» Set task: Of the material below, the lines to be retyped are those from the line containing "reach = start[0] - end[0]" through the line containing "imported = [obj", inclusive; reproduce them exactly.

» Source material:
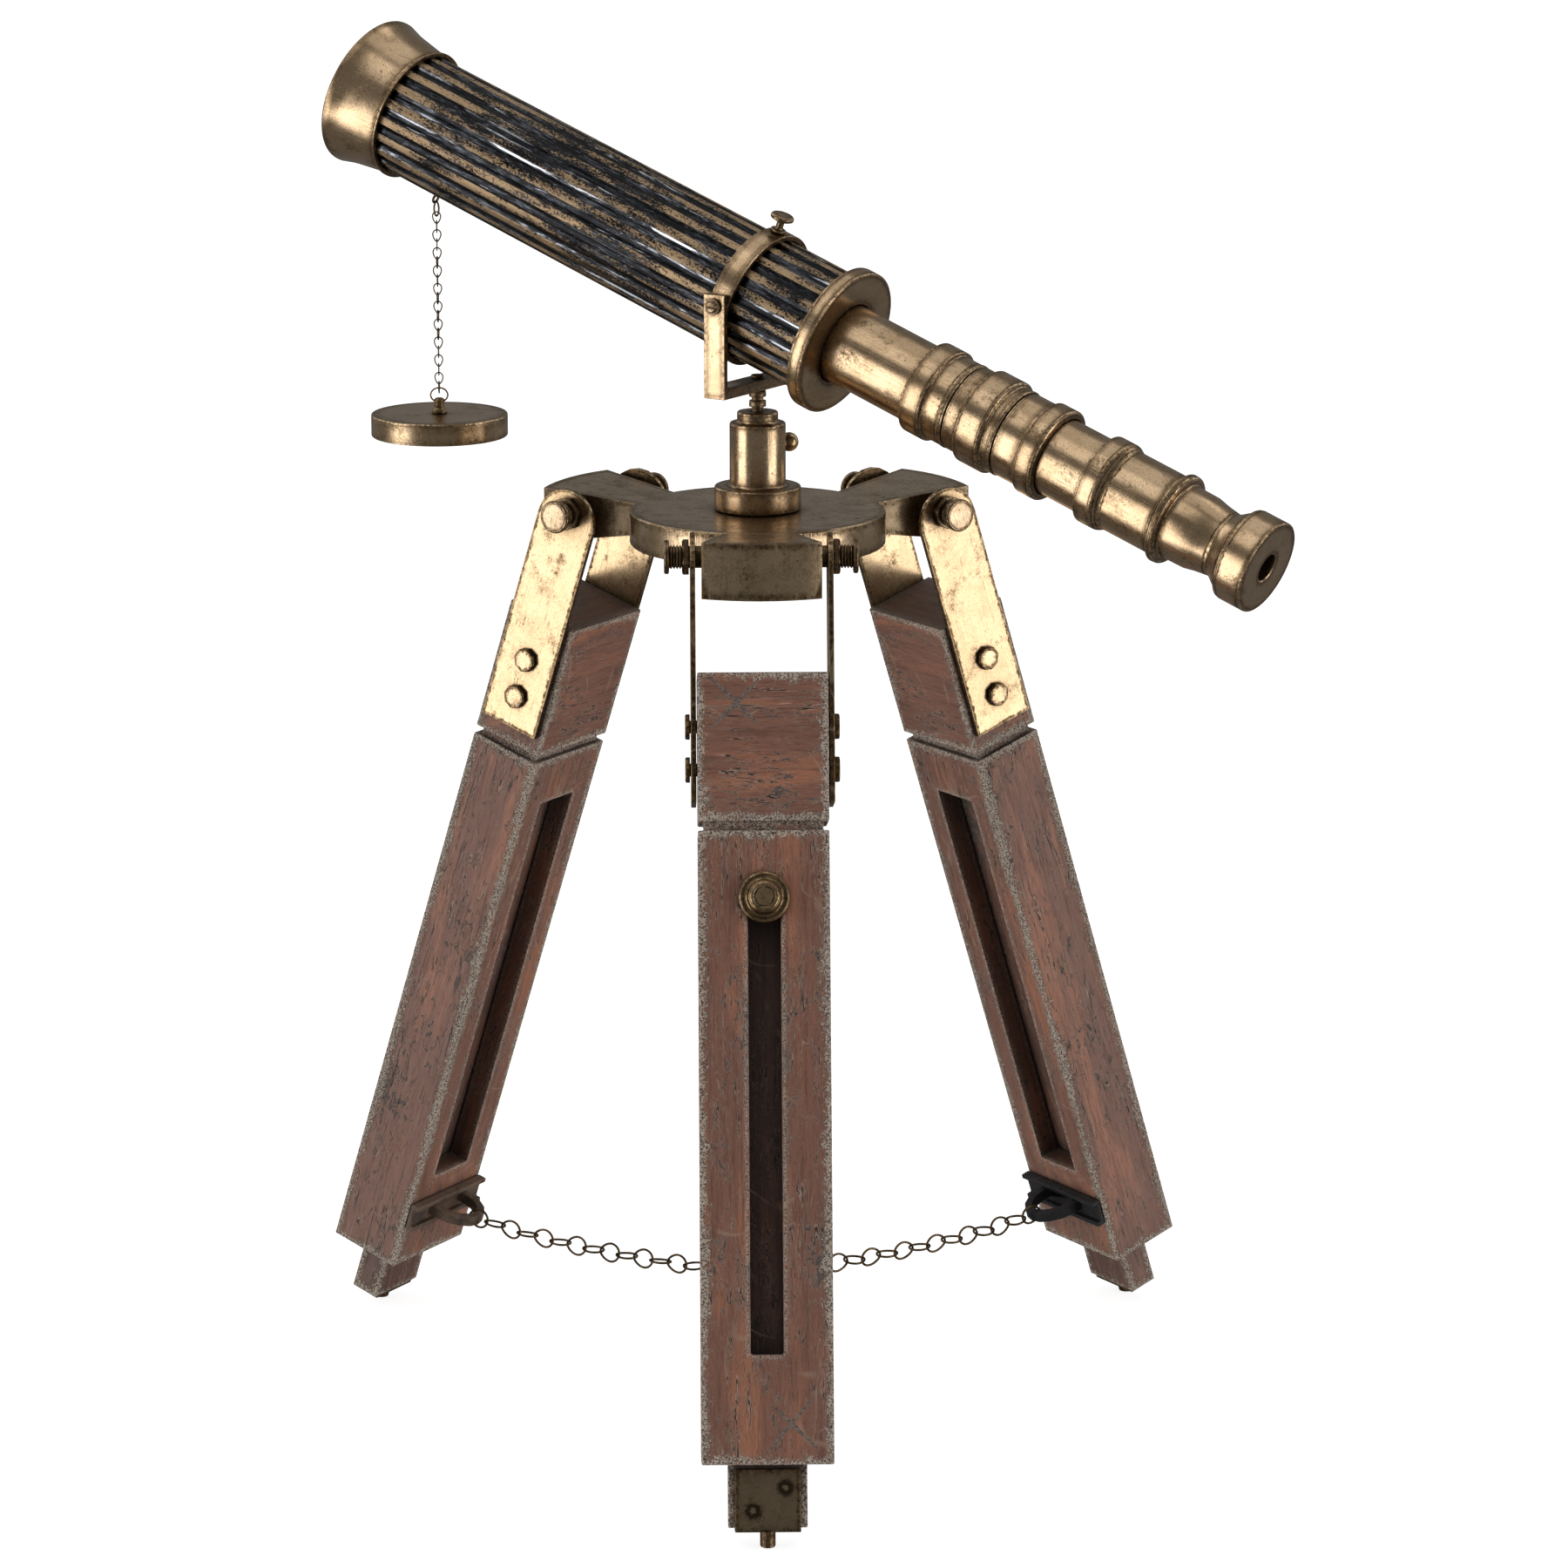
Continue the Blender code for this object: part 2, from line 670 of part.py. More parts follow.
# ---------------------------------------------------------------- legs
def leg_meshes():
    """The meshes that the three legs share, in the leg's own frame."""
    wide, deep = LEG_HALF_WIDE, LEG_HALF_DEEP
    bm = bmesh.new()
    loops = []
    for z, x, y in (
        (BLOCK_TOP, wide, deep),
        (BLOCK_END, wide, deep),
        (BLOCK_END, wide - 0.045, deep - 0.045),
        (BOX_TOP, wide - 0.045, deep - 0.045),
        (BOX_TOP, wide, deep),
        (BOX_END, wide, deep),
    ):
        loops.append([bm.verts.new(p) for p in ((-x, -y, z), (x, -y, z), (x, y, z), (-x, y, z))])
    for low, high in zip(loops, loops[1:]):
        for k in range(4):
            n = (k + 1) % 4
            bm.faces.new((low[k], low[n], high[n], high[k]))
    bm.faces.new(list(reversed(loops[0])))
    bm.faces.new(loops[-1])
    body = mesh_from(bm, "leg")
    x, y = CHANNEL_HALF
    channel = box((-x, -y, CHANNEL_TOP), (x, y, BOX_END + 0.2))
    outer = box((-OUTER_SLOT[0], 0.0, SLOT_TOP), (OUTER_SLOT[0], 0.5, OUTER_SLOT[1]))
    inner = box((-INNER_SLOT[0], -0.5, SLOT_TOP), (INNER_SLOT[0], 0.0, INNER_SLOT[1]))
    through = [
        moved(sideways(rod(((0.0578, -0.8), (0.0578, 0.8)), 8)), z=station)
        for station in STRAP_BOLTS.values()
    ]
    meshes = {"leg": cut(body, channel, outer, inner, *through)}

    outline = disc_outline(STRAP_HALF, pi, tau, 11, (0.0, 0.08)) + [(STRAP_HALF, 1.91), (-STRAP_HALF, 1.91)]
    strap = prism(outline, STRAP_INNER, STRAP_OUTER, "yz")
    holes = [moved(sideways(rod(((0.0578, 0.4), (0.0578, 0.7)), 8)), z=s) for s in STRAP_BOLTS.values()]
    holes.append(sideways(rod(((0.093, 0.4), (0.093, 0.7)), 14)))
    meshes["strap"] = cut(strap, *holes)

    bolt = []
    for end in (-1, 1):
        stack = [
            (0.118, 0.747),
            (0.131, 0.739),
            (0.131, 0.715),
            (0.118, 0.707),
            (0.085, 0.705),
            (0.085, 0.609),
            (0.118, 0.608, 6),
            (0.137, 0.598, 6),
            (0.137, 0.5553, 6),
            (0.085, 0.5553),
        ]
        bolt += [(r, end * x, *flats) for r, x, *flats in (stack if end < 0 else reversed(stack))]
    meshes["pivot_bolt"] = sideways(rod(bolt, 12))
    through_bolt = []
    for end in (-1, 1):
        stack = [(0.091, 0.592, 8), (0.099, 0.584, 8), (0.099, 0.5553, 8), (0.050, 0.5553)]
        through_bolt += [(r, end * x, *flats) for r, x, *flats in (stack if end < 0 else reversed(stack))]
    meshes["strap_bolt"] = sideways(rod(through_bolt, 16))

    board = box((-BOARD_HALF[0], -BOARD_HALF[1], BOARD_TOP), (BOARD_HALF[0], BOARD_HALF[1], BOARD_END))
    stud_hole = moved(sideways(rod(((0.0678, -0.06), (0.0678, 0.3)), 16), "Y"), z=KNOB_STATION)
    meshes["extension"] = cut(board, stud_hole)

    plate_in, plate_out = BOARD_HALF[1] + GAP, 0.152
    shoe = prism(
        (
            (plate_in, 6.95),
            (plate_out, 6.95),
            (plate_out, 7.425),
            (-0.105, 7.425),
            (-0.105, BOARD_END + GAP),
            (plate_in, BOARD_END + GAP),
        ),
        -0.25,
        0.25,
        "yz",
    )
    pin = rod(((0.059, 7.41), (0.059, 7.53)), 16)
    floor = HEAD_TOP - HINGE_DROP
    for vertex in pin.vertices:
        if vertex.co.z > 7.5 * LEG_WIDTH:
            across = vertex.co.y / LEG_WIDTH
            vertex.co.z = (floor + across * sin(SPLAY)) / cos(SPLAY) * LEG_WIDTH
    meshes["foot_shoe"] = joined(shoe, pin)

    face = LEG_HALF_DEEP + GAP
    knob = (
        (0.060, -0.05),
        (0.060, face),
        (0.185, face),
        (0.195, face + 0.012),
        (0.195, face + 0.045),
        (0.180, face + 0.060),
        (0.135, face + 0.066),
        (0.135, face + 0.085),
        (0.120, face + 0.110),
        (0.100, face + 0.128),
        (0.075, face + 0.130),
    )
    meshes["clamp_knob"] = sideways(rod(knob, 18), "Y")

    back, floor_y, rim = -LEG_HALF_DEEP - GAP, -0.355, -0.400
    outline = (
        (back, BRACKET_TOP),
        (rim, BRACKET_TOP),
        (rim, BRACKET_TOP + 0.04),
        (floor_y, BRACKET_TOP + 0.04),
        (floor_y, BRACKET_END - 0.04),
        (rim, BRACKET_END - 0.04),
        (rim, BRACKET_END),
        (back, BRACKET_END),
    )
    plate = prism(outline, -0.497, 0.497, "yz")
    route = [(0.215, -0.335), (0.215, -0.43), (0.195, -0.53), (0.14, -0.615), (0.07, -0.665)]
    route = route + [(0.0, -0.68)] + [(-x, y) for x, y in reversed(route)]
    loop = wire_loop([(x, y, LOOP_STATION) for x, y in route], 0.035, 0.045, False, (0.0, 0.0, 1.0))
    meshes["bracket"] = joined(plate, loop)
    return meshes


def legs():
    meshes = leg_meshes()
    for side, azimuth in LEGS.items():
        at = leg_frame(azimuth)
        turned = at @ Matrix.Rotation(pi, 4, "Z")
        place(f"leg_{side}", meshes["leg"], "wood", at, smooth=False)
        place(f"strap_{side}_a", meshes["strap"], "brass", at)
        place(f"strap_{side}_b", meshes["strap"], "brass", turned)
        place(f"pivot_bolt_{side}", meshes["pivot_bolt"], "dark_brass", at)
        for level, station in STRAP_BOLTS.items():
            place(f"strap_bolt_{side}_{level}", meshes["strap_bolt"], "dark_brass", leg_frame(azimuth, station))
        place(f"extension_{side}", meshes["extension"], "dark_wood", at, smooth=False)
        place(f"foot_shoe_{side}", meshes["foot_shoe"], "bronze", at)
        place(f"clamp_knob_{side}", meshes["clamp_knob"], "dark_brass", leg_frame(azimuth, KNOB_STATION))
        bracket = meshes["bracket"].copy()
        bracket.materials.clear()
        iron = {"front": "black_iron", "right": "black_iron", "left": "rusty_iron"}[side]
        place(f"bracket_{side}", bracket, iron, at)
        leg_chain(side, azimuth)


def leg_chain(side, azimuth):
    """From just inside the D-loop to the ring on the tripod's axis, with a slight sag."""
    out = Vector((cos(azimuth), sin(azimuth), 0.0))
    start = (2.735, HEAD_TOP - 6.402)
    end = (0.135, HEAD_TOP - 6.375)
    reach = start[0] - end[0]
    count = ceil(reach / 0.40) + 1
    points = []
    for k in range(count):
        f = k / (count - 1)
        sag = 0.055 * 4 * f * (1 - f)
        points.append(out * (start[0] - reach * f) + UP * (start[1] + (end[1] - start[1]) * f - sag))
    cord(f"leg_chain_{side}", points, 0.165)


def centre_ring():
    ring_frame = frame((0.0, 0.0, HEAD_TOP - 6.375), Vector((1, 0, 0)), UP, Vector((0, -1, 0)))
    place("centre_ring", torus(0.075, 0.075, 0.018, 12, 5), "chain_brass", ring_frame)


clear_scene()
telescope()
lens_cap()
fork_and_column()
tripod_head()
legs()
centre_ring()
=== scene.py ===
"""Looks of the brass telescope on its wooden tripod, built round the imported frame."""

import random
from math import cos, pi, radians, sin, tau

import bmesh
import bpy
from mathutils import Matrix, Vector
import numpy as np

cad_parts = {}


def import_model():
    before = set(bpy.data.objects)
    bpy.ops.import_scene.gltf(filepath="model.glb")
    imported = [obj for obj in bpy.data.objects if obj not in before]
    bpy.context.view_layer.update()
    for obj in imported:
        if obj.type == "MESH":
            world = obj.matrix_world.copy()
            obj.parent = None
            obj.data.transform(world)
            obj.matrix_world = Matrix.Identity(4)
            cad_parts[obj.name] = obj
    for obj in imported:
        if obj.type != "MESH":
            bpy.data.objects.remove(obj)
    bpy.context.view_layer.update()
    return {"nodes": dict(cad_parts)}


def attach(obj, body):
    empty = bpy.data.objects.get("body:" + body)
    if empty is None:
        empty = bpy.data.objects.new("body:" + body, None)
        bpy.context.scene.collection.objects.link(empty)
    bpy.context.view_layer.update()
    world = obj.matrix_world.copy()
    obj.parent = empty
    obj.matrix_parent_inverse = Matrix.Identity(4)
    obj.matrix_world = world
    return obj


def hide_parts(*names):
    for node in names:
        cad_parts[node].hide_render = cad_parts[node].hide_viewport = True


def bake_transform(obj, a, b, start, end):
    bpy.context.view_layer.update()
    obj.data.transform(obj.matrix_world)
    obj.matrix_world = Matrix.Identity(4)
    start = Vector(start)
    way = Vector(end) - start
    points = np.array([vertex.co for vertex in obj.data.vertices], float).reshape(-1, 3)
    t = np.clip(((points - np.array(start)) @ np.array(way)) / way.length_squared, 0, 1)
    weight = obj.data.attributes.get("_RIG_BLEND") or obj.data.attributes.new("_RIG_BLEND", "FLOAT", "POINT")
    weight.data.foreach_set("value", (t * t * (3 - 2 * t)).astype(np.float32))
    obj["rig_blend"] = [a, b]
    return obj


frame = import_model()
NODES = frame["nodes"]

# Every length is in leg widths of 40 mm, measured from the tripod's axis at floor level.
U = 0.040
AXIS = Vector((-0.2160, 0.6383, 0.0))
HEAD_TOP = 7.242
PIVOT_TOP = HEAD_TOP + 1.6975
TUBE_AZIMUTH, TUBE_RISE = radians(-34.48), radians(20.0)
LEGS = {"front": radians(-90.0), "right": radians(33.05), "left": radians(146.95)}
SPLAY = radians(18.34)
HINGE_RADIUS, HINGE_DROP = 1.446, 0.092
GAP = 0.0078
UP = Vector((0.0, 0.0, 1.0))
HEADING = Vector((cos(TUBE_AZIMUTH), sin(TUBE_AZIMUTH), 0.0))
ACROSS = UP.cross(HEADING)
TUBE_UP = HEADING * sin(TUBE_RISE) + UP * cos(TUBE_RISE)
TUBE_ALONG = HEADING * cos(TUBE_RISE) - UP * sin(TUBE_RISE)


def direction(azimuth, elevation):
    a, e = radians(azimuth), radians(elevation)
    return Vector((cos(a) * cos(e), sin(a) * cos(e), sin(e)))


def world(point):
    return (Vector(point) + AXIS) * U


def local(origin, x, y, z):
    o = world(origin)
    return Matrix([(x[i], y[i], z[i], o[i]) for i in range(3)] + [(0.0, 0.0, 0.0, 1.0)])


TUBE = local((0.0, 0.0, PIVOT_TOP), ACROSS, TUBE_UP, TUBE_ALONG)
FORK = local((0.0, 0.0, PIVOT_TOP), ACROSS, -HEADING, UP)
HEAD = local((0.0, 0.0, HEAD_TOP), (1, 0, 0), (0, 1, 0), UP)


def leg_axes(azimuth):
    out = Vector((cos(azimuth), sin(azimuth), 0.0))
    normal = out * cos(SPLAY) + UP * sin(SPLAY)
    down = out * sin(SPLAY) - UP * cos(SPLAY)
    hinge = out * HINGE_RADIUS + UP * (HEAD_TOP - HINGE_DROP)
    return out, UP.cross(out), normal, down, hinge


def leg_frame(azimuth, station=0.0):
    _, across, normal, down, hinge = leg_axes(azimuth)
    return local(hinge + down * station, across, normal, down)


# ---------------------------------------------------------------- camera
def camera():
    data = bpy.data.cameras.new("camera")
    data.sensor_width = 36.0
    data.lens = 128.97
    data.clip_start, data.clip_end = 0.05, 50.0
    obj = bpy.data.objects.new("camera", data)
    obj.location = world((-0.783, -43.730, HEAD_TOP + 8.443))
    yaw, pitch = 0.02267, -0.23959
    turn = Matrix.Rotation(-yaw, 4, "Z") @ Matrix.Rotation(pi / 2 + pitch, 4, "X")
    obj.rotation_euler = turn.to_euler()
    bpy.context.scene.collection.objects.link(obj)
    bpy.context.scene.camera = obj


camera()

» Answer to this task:
    reach = start[0] - end[0]
    count = ceil(reach / 0.40) + 1
    points = []
    for k in range(count):
        f = k / (count - 1)
        sag = 0.055 * 4 * f * (1 - f)
        points.append(out * (start[0] - reach * f) + UP * (start[1] + (end[1] - start[1]) * f - sag))
    cord(f"leg_chain_{side}", points, 0.165)


def centre_ring():
    ring_frame = frame((0.0, 0.0, HEAD_TOP - 6.375), Vector((1, 0, 0)), UP, Vector((0, -1, 0)))
    place("centre_ring", torus(0.075, 0.075, 0.018, 12, 5), "chain_brass", ring_frame)


clear_scene()
telescope()
lens_cap()
fork_and_column()
tripod_head()
legs()
centre_ring()
=== scene.py ===
"""Looks of the brass telescope on its wooden tripod, built round the imported frame."""

import random
from math import cos, pi, radians, sin, tau

import bmesh
import bpy
from mathutils import Matrix, Vector
import numpy as np

cad_parts = {}


def import_model():
    before = set(bpy.data.objects)
    bpy.ops.import_scene.gltf(filepath="model.glb")
    imported = [obj for obj in bpy.data.objects if obj not in before]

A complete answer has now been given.